Quick GFF to rough GTF conversion

This is only a rough conversion. Real GFF/GTF conversion can be messy. Prefer gffread when possible.

gffread input.gff -T -o output.gtf

If you only need a quick AWK-based conversion for simple files:

awk 'BEGIN{FS=OFS="\t"} /^#/ {next} {id=""; name=""; split($9,a,";"); for(i in a){if(a[i]~/^ID=/){id=a[i]; sub(/^ID=/,"",id)}; if(a[i]~/^Name=/){name=a[i]; sub(/^Name=/,"",name)}}; $9="gene_id \""id"\"; transcript_id \""id"\"; gene_name \""name"\";"; print}' input.gff > rough.gtf

Extract CDS translations from GenBank

For robust parsing, use Biopython.

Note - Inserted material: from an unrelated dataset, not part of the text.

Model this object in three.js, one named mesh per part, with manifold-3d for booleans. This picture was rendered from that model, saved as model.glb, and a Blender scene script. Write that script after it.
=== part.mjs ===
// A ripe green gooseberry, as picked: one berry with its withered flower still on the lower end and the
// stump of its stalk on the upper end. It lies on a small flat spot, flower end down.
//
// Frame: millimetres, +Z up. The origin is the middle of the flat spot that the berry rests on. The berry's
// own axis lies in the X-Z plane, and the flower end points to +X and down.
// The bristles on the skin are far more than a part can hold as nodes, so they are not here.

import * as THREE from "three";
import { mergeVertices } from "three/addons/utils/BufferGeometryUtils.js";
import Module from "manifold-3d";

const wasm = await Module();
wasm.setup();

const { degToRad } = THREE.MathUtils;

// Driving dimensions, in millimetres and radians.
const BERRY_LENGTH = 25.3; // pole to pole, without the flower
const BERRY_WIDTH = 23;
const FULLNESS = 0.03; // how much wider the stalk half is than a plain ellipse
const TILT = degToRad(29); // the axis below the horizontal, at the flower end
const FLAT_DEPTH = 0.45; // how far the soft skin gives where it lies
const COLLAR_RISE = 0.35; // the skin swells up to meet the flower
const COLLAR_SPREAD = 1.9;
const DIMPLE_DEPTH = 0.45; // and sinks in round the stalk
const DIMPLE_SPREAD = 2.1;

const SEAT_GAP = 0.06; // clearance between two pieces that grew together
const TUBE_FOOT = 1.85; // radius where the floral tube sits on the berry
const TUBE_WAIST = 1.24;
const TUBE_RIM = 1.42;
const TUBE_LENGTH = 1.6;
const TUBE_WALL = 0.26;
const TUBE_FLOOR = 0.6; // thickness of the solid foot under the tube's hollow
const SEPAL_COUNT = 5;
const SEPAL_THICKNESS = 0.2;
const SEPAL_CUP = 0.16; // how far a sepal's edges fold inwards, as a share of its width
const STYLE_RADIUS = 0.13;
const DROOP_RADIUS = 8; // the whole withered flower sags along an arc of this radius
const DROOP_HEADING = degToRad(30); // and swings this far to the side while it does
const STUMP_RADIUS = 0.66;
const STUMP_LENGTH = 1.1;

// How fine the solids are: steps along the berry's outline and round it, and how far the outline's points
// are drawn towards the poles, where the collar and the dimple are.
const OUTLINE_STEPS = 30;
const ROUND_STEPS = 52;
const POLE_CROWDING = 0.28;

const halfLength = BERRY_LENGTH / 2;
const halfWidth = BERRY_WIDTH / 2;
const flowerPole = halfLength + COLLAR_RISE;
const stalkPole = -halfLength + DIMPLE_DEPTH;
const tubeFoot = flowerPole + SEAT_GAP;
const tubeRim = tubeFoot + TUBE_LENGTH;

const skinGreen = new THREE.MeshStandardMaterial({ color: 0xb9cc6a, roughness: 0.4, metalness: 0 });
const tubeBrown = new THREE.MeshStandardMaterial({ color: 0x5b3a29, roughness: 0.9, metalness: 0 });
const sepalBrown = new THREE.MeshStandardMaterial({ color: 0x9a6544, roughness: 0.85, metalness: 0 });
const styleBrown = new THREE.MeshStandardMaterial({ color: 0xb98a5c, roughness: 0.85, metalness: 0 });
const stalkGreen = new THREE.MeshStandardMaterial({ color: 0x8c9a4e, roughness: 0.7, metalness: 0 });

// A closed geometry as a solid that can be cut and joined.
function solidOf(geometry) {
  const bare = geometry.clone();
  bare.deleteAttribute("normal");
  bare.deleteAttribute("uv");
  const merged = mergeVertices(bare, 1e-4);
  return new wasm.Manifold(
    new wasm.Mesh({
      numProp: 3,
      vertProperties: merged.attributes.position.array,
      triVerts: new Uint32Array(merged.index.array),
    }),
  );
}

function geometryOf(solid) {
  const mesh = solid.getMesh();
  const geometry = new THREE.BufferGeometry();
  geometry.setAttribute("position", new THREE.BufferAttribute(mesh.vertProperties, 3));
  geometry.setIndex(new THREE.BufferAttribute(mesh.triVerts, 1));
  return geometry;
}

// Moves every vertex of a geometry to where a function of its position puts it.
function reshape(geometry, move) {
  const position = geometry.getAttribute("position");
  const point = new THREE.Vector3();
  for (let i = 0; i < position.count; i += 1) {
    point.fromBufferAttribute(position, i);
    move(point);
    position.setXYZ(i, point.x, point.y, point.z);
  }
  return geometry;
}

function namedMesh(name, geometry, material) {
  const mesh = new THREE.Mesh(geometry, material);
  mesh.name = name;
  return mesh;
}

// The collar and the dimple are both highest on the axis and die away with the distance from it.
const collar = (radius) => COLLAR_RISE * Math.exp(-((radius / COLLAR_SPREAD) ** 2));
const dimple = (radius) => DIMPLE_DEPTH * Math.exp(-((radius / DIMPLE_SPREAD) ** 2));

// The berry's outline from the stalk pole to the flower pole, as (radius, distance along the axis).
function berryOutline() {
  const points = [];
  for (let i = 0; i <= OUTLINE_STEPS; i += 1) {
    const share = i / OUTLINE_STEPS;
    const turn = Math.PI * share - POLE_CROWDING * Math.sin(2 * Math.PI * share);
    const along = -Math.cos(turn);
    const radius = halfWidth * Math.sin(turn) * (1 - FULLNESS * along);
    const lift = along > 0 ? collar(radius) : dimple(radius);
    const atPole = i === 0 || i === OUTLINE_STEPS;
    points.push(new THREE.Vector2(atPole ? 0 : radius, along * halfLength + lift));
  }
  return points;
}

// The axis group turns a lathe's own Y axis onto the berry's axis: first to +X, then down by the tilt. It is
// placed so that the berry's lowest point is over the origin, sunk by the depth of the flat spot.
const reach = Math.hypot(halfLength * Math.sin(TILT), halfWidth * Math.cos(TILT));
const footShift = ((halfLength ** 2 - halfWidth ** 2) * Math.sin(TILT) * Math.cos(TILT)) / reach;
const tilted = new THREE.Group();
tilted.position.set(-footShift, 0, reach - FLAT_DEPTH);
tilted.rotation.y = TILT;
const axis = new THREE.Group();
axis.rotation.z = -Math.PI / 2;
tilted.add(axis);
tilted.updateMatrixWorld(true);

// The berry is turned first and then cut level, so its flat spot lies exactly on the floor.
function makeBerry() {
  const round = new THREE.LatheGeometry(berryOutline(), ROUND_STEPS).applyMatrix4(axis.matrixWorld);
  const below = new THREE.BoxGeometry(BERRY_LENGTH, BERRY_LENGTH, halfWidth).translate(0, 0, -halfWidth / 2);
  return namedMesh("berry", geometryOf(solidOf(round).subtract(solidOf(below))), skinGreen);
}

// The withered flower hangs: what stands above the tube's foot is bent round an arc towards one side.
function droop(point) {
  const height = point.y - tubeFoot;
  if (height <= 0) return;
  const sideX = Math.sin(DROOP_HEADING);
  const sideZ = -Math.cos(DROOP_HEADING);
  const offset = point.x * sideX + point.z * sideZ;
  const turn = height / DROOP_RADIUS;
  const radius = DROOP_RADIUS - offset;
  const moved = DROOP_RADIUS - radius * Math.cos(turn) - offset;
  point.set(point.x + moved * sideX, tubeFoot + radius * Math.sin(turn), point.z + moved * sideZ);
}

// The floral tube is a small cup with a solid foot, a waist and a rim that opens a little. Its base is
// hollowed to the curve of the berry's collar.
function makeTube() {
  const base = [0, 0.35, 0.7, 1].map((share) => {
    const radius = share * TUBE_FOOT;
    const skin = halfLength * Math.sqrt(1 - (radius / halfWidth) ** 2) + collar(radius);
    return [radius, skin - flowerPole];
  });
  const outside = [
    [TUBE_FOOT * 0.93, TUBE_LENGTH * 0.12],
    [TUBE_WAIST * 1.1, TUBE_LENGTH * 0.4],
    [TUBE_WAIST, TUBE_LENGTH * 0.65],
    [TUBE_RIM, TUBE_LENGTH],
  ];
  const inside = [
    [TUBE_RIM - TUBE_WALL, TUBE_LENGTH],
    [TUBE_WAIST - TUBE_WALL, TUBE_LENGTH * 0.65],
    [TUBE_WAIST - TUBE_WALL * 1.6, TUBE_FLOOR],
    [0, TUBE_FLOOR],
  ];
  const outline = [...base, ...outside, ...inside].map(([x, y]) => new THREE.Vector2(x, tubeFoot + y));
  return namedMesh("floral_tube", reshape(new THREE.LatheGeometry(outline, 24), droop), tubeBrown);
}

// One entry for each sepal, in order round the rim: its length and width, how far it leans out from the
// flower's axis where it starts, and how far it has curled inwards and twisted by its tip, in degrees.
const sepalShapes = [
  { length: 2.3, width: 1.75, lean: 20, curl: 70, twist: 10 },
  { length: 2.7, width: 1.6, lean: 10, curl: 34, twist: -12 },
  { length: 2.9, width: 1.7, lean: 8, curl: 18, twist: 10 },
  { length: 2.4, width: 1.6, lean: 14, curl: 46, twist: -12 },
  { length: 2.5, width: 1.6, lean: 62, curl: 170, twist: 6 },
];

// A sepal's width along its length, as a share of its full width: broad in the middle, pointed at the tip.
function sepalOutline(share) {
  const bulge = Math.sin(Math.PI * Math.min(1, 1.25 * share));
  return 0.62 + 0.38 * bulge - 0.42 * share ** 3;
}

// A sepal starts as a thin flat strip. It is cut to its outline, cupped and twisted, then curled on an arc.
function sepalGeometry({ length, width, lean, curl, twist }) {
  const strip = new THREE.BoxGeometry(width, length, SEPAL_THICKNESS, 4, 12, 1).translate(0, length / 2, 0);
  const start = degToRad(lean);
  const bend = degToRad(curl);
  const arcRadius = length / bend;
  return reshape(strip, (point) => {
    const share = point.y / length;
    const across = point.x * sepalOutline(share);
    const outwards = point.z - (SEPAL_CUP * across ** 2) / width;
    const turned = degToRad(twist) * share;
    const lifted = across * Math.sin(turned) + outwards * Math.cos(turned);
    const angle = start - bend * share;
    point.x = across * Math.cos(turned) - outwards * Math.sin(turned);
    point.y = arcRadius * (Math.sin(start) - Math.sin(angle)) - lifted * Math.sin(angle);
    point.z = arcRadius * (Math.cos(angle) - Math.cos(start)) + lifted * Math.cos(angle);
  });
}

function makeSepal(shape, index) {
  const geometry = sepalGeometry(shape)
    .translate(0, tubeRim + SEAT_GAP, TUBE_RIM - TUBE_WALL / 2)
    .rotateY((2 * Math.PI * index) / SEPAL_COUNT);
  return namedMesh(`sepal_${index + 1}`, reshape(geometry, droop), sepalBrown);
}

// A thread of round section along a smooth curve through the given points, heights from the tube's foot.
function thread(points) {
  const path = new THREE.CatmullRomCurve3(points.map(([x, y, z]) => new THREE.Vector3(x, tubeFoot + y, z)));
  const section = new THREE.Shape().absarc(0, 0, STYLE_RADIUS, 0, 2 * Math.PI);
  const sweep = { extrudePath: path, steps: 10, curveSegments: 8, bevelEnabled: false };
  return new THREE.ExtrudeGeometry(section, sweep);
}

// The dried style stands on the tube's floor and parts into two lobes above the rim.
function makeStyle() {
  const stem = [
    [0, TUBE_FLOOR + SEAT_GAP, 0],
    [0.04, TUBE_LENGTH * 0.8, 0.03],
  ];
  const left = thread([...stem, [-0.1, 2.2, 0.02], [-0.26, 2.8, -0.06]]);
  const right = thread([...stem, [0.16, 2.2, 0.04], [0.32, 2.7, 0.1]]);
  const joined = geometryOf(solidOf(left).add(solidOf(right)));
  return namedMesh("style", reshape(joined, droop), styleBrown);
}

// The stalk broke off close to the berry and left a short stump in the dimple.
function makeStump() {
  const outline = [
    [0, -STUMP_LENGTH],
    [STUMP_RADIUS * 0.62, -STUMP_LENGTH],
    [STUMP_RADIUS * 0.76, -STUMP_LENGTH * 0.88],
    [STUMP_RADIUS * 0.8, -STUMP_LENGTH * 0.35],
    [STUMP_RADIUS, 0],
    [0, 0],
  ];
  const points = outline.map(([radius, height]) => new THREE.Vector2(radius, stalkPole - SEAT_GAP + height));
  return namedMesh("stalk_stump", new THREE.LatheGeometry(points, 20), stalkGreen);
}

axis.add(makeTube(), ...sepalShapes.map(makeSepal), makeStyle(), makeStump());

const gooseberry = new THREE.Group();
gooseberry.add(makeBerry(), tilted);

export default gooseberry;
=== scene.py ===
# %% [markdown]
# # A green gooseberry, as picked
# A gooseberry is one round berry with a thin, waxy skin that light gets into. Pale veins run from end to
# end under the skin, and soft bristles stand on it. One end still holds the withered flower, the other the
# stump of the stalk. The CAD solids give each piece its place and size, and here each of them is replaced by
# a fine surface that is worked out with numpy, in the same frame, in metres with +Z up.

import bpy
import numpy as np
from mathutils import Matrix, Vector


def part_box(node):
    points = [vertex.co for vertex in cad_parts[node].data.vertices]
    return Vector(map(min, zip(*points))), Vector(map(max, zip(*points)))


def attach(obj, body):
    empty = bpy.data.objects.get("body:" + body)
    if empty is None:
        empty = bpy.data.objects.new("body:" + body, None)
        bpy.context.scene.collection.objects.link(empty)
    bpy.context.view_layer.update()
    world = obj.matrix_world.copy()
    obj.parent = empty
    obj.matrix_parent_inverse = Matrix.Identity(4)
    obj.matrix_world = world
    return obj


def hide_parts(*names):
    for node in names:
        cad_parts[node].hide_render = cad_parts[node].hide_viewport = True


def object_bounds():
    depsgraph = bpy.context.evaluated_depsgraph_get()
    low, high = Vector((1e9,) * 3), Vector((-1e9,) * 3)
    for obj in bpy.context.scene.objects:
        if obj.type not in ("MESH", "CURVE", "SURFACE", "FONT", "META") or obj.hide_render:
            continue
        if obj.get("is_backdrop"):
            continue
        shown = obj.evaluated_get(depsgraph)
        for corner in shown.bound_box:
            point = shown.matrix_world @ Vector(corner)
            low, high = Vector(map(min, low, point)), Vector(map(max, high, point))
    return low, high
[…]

This AWK version is for quick inspection.

awk '/\/protein_id=/ {protein=$0; gsub(/.*protein_id="|"/,"",protein)} /\/translation=/ {seq=$0; gsub(/.*translation="|"/,"",seq); while(seq !~ /"/ && getline){seq=seq $0}; gsub(/"| /,"",seq); if(protein) print ">"protein"\n"seq}' file.gb > proteins.fa

Parallel Processing

Run a command across many files with xargs

Example: count reads in many compressed FASTQ files using four parallel workers.

find . -name "*.fq.gz" -print0 \
  | xargs -0 -P 4 -I {} bash -c 'printf "%s\t" "{}"; zcat "{}" | awk "END{print NR/4}"'

Process paired-end files by sample prefix

Assumes files are named sample_R1.fq.gz and sample_R2.fq.gz.

find . -name "*_R1.fq.gz" -print0 \
  | xargs -0 -P 4 -I {} bash -c '
      r1="{}"
      r2="${r1/_R1.fq.gz/_R2.fq.gz}"
      sample=$(basename "$r1" _R1.fq.gz)
      paste <(zcat "$r1") <(zcat "$r2") | paste - - - - \
        | awk "BEGIN{FS=\"\\t\"; OFS=\"\\n\"} {print \$1,\$3,\$5,\$7,\$2,\$4,\$6,\$8}" \
        > "${sample}.interleaved.fq"
    '

Random Data Generation

Generate random nucleotide FASTA

awk -v seed=3 -v n=100 -v len=1000 'BEGIN{srand(seed); split("A C G T",base," "); for(i=1;i<=n;i++){seq=""; for(j=1;j<=len;j++) seq=seq base[int(rand()*4)+1]; printf ">seq_%06d\n%s\n", i, seq}}' > random.fa

Generate random amino-acid FASTA

awk -v seed=3 -v n=100 -v len=300 'BEGIN{srand(seed); split("A C D E F G H I K L M N P Q R S T V W Y",aa," "); for(i=1;i<=n;i++){seq="M"; for(j=2;j<=len;j++) seq=seq aa[int(rand()*20)+1]; printf ">protein_%06d\n%s\n", i, seq}}' > random_proteins.fa

Generate random FASTQ

Requires GNU awk with chr() support.

awk -v seed=3 -v n=100 -v len=150 'BEGIN{srand(seed); split("A C G T",base," "); for(i=1;i<=n;i++){seq=""; qual=""; for(j=1;j<=len;j++){seq=seq base[int(rand()*4)+1]; qual=qual sprintf("%c", int(rand()*40)+33)}; printf "@read_%06d\n%s\n+\n%s\n", i, seq, qual}}' > random.fq

Practical Recommendations

For everyday bioinformatics command-line work, I now prefer this order:

  1. Use seqkit or seqtk for FASTA/FASTQ operations.
  2. Use samtools, bcftools, and bedtools for standard genomics formats.
  3. Use awk for quick table operations and lightweight inspection.
  4. Use Python/R when the logic needs names, tests, or reuse.
  5. Save complicated one-liners into scripts.

A good one-liner should be easy to read, easy to test, and easy to throw away.